Typically, a process run via nohup is something that takes time, but which does not hang around waiting for interaction from elsewhere.

Typically (which means if you try hard, you can find exceptions to these rules), a daemon process is something which lurks in the background, disconnected from any terminal, but waiting to respond to some input of some sort. Network daemons wait for connection requests or UDP messages to arrive over the network, do the appropriate work and send a response back again. Think of a web server, for example, or a DBMS.
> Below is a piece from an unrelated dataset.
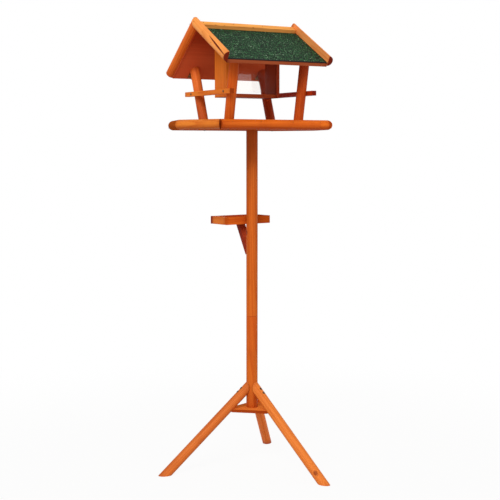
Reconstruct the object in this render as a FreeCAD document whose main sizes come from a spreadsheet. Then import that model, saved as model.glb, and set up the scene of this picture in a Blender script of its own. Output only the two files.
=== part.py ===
import FreeCAD, Part
import os
import re
import Sketcher
from FreeCAD import Placement, Rotation, Vector

# Covered feeding table on a round pole with three legs.
# The floor is at height zero, the long side of the roof runs along X, and the front is towards -Y.

doc = FreeCAD.newDocument("covered_table")
sheet = doc.addObject("Spreadsheet::Sheet", "Sizes")

SIZES = [
    # Pole, legs and the plate between the legs
    ("pole_dia", 30, "diameter of the round pole"),
    ("pole_length", 732, "length of the pole, from the plate to the tray"),
    ("leg_dia", 25, "diameter of a leg"),
    ("leg_radius", 240, "distance of a foot from the pole's axis"),
    ("leg_height", 213.7, "height at which a leg's axis meets the pole"),
    ("leg_seat_depth", 2, "depth of the hollow that seats a leg on the pole"),
    ("leg_turn", 169.5, "direction of the left leg, from X"),
    ("plate_top", 163, "height of the plate that carries the pole"),
    ("plate_thick", 8, "thickness of that plate"),
    ("plate_radius", 60, "distance of the plate's tips from the axis"),
    ("plate_tip_width", 22, "width of a tip of the plate"),
    # Tray
    ("tray_thick", 9, "thickness of the tray board"),
    ("tray_offset", -8.5, "middle of the tray along X from the pole"),
    ("tray_side_length", 311, "length of the tray's front side"),
    ("tray_depth", 258, "depth of the tray board"),
    ("tray_corner", 71, "turn of the tray's outline between a long and a slanting side"),
    ("rim_height", 25, "height of the half-round rim"),
    ("rim_thick", 12.5, "how far the rim stands out"),
    # House posts and perches
    ("house_offset", -7, "place of the house along X"),
    ("post_dia", 25, "diameter of a house post"),
    ("post_gap", 204, "distance between post axes along X"),
    ("post_spread_width", 176, "distance between post axes along Y, at the perches"),
    ("front_lean", 11.2, "outward lean of a front post"),
    ("rear_lean", 20, "outward lean of a rear post"),
    ("perch_thick", 12, "side of a square perch"),
    ("perch_length", 244, "length of a perch"),
    ("perch_height", 84.5, "height of a perch's axis over the tray"),
    ("perch_seat_depth", 0.8, "depth of the flat that seats a perch on a post"),
    # Feed silo
    ("silo_offset", -7, "place of the silo's middle from the house's middle"),
    ("silo_length", 157.7, "length of the silo over its end boards"),
    ("silo_width", 61, "width of an end board"),
    ("silo_board_thick", 8.5, "thickness of an end board"),
    ("silo_height", 74, "height of the silo's underside over the tray"),
    ("silo_floor_thick", 9, "thickness of the silo floor"),
    ("silo_floor_width", 55, "width of the silo floor"),
    ("pane_thick", 2, "thickness of a clear pane"),
    ("pane_clearance", 0.4, "play of a pane in its groove"),
    ("pane_edge_width", 5.5, "wood left outside a groove"),
    ("groove_depth", 3.5, "depth of a groove"),
    ("pane_gap", 6.5, "slot under a pane"),
    ("pane_top_gap", 3, "room over a pane"),
    # Roof
    ("house_height", 238, "height of the ridge under the roof boards, over the tray"),
    ("roof_pitch", 34.1, "half slope of the roof: how far each side falls from the ridge line"),
    ("roof_tilt", 4.3, "how far the whole roof leans back"),
    ("roof_offset", -10, "middle of the roof along X from the middle of the posts"),
    ("roof_length", 286.5, "length of the roof boards"),
    ("roof_slope_length", 186.5, "length of the felt from ridge to eave"),
    ("roof_thick", 9, "thickness of a roof board"),
    ("felt_thick", 2, "thickness of the felt"),
    ("roof_gap", 0.3, "gap between the roof and what it rests on"),
    ("batten_width", 20, "width of a ridge batten's top"),
    ("batten_thick", 9, "thickness of a ridge batten"),
    ("strip_height", 26, "height of a half-round gable strip"),
    ("strip_thick", 13, "how far a gable strip stands out"),
    ("strip_top_height", 18, "height of a gable strip over the felt"),
    ("strip_over_length", 1, "how far a gable strip passes the eave"),
    ("strip_round_radius", 6, "radius of the rounded gable top"),
    # Roof hinges on the rear posts
    ("hinge_length", 20, "length of a hinge"),
    ("hinge_leaf_width", 16, "width of a hinge leaf"),
    ("hinge_flat_depth", 3, "depth of the flat that seats a hinge on a post"),
    ("hinge_sheet_thick", 1.2, "thickness of a hinge leaf"),
    ("knuckle_dia", 5, "outer diameter of a hinge knuckle"),
    ("hinge_pin_dia", 2.5, "diameter of the hinge pin"),
    ("pin_clearance", 0.05, "play round the pin in the turning leaf"),
    ("knuckle_gap", 0.3, "gap between neighbouring knuckles"),
    ("pin_head_length", 0.8, "length of a pin's end over the knuckles"),
    # Bracket tray behind the pole
    ("bracket_turn", 7, "turn of the small tray about the pole"),
    ("bracket_drop_height", 245, "height of the tray over the small tray's underside"),
    ("bracket_height", 20, "height of its walls"),
    ("bracket_length", 142, "length of its long walls"),
    ("bracket_depth", 72, "depth over its long walls"),
    ("bracket_wall_thick", 8, "thickness of its walls"),
    ("bracket_base_thick", 5, "thickness of its base"),
    ("brace_width", 20, "width of the brace"),
    ("brace_thick", 12, "thickness of the brace"),
    ("brace_reach_length", 58, "where the brace meets the small tray, from the axis"),
    ("brace_height", 80, "height of the brace"),
    # Screws
    ("screw_dia", 3.5, "diameter of a wood screw"),
    ("screw_head_dia", 7, "diameter of a screw head"),
    ("screw_head_height", 1.2, "height of a screw head"),
    ("screw_length", 22, "length of a wood screw"),
    ("leg_screw_distance", 22, "place of the first leg screw, down the leg"),
    ("leg_screw_pitch", 13.5, "distance between two leg screws"),
]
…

When a process fully daemonizes itself, it goes through some of the steps that the nohup code goes through; it rearranges its I/O so it is not connected to any terminal, detaches itself from the process group, ignores appropriate signals (which might mean it doesn't ignore any signals, since there is no terminal to send it any of the signals generated via a terminal). Typically, it forks once, and the parent exits successfully. The child process usually forks a second time, after fixing its process group and session ID and so on; the child then exits too. The grandchild process is now autonomous and won't show up in the ps output for the the terminal where it was launched.

You can look at Advanced Programming in the Unix Environment, 3rd Edn by W Richard Stevens and Stephen A Rago, or at Advanced Unix Programming, 2nd Edn by Marc J Rochkind for discussions of daemonization.

I have a program daemonize which will daemonize a program that doesn't know how to daemonize itself (properly). It was written to work around the defects in a program which was supposed to daemonize itself but didn't do the job properly. Contact me if you want it - see my profile.

Solution 2:

Becoming a daemon

This link has a good list of steps a process should take in becoming a daemon:

https://web.archive.org/web/20120328110436/http://www.steve.org.uk/Reference/Unix/faq_2.html#SEC16

I can't copy the list verbatim because of copyright (see the About section), but here's the summary:

  1. fork (first time) -- so we aren't a group leader, and let the parent exit.
  2. call setsid() -- to become leader of a new session. This call only works if we are not a group leader. This new session has no controlling terminal.
  3. fork (second time) -- so we aren't a session leader (and thus can't regain a controlling terminal), and let the parent exit.
  4. cd to root directory -- so we don't prevent other directories from being umount-ed.
  5. set umask to desired value (optional) -- because we could've inherited a mask we didn't want.
  6. close stdin, stdout, stderr (or just reopen them to point elsewhere)

nohup

What nohup does:

  • If stdout and stderr are connected to a terminal, redirects them to nohup.out
  • ignores SIGHUP

Similarities and Differences

Notice how the only common actions are redirecting stdout and stderr. To be a daemon doesn't even require ignoring SIGHUP.

nohup doesn't require you to use '&' to background the process - meaning you can still use ctrl-c to send SIGINT. The process still responds to keyboard input. It also doesn't change stdin automatically, so it's recommended that you do it yourself via "< /dev/null".

Please do not confuse nohup with other features normally used with it (e.g. backgrounding). The OP asked specifically about nohup.

In Practice

In terms of practicality, when you want to start a one-time long-running process which should continue when the shell exits, you'll want to use nohup, but you'll also want to combine it with backgrounding and redirecting of stdin. A one-time job isn't worth making a daemon, but some of the properties of a daemon can still be useful with a nohup job, like "cd /".

Periodic tasks on a regular schedule are best run via cron (or some other scheduler).

Daemons are best suited for overseeing repeated tasks that don't have a predictable start time. There normally is no definite end time for the daemon process (it's explicitly stopped by a user/another process or by system shutdown). Often daemons are services that respond to applications (clients) or other conditions (e.g. incoming data via on an IO device via unix select()). Other daemons poll for a condition and perform an action in response.

Addendum about controlling terminal

See this page. A quick summary is that a controlling terminal grants unlimited access to its stdin, stdout, stderr. Only one process group may have access to stdin. By default, background process groups can also write to stdout and stderr.

Also, it seems that keyboard signals sent to a terminal are only sent to the process group which has it as a controlling terminal.

Solution 3:

In UNIX variants, a process is associated with a terminal process (login shell). So when the terminal process exits, the process is halted as well, because of this association. The nohup prevents a process from exiting when the terminal stops.

A daemon or demon is a process that is started by the system when it starts up, it runs till shutdown, no user asked for it explicitly. So by definition it is not part of a user interaction but belongs to the system.

If you have access to the system as a user, you can use nohup. If you are sysadmin, you can install a deamon process. For the process it does not matter.